In case you’re new to nelbell.com, I’m gonna come right out of the chute saying I have amazing friends. I’ve written about them before, probably more than once, because along with my family, these people make up my village. Life would absolutely not work without them. My friends, as varied and unique as they are, are some of the most beautiful blessings in my life.
Life is unpredictable and overwhelming right now. To say there’s a lot going on is an understatement. Because of this, I’ve been missing my friends. A lot. We’re staying in touch but we haven’t been able to see each other in person much. I finally got to see and hug one of my besties last week and I thought my heart was literally going to explode out of my chest! Turns out it just leaked out of my eyes a little. That hug was A-MAZING! Our conversation was so good and honest and whole, as always. I love her for this.
Getting to see her made me tell another friend how crappy it is that the circumstances that are preventing us from finding time to get together are the very reasons we need to get together. Because she is the remarkable person she is, she said, “I see an opportunity. Let me make it happen. And I want to bring you food.” I love her for this.
I love the friend who surprised us by hauling off our old fence a couple of weeks ago while my husband and I were at work. I love the friend who sends greeting cards just to let me know she’s in my corner and always has my back. I love the friends who have extended offers (with no expiration dates) to watch the kids. I love the friends who send my kids jokes and activities and trinkets. I love the friends who harass my kids, just a little, because they’re like aunts and uncles to them, or maybe more like big sisters and big brothers. I love the friends who are on standby to mow our lawn when we are needed elsewhere and simply run out of daylight hours to do it ourselves. I love all of my friends for holding me accountable and for supporting me in reaching my goals.

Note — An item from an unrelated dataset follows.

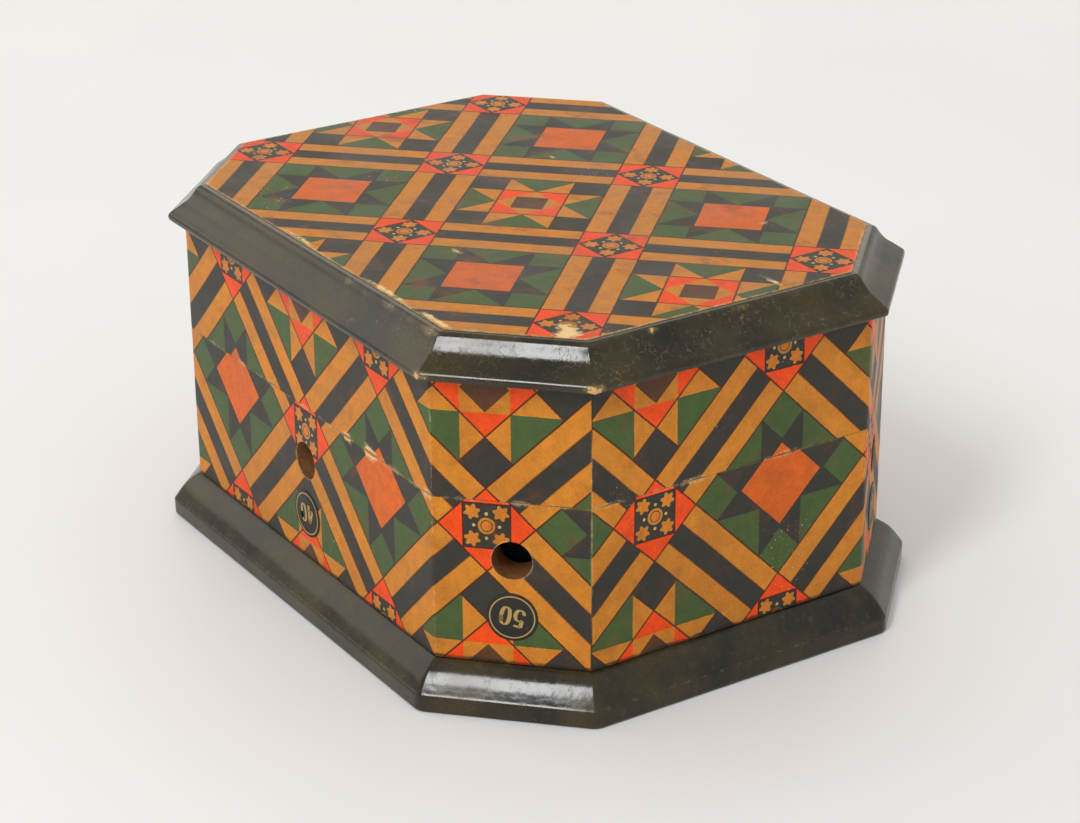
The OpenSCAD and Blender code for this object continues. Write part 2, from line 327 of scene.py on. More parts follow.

All of this gratitude lately for my friends showing up for me, often in the form of favors (many unclaimed), reminded me of something, which is really the point of this post:
Years ago while we were living through my son’s touch-and-go health crisis, a friend offered to do something for us. Now, I don’t even remember what that was. Maybe it was bringing us dinner or watching the kids or something, but it doesn’t matter. What does matter is the conversation we had where she looked me square in the eyes and told me to quit being a martyr and accept the help our friends and family were offering. She looked at me with gentleness but her voice was firm. She said I had been a blessing to people countless times when I was able and that was great. But it was time to allow others to be blessings to me/us. I remember sitting there in silence while I let that sink in for a minute. Finally, I slowly nodded my head in understanding and my heart opened in genuine acceptance. I had never heard something like this before. I was absolutely blown away. She told me to let my aunt clean our house, do our laundry, and wash my son’s enteral feeding supplies until our lives settled down again. She reassured me it was a beautiful act to let my friends bring us dinner and gift cards. She encouraged us to accept the financial assistance several family members were offering because our health insurance was so awful at the worst time. (Honestly, that was the hardest, ya’ll.) She told me to get over myself, to let people in, to let them help. Then she asked if she and her husband could pray over our son side-by-side with me and my husband. So we did, right there on our living room floor. I allowed and received all these blessings and basked in the love and support of our friends (and family). I soaked it up while expressing abundant gratitude. It truly was one of my life’s biggest lessons and a turning point for me. I learned that the mutual exchange of giving and receiving is what makes friendship work and what makes both sides feel valued. And that’s a beautiful thing.
While it’s true I have not claimed many of the offers my friends have extended, knowing they are there and that we are not alone is a wonderful feeling. We’re hanging on right now. We’re holding our own so we didn’t need anyone to mow our lawn last weekend. But we might this weekend or next or in a month. We don’t need anyone to make dinner for us this weekend, but I wouldn’t turn it away if someone showed up on my front porch with a pan of lasagna. We don’t need a sitter tonight, but knowing there are a number of people we could call in a pinch is a relief. Relying on the village is a way of life. This openness to receiving only feels good and acceptable because I know that friendships are a two-way street. When I’m able to do so, I will step up and show up and be a good friend to them.
My hope for all who are reading this is that you have found or will find your village and that you appreciate who’s in it. Soul connections between people who are not related or sexually attracted to each other are one of my favorite elements of living a wholehearted life. Love is love in every form and it really is what makes the world go ’round. I love you and I pray that you will both receive and be blessings.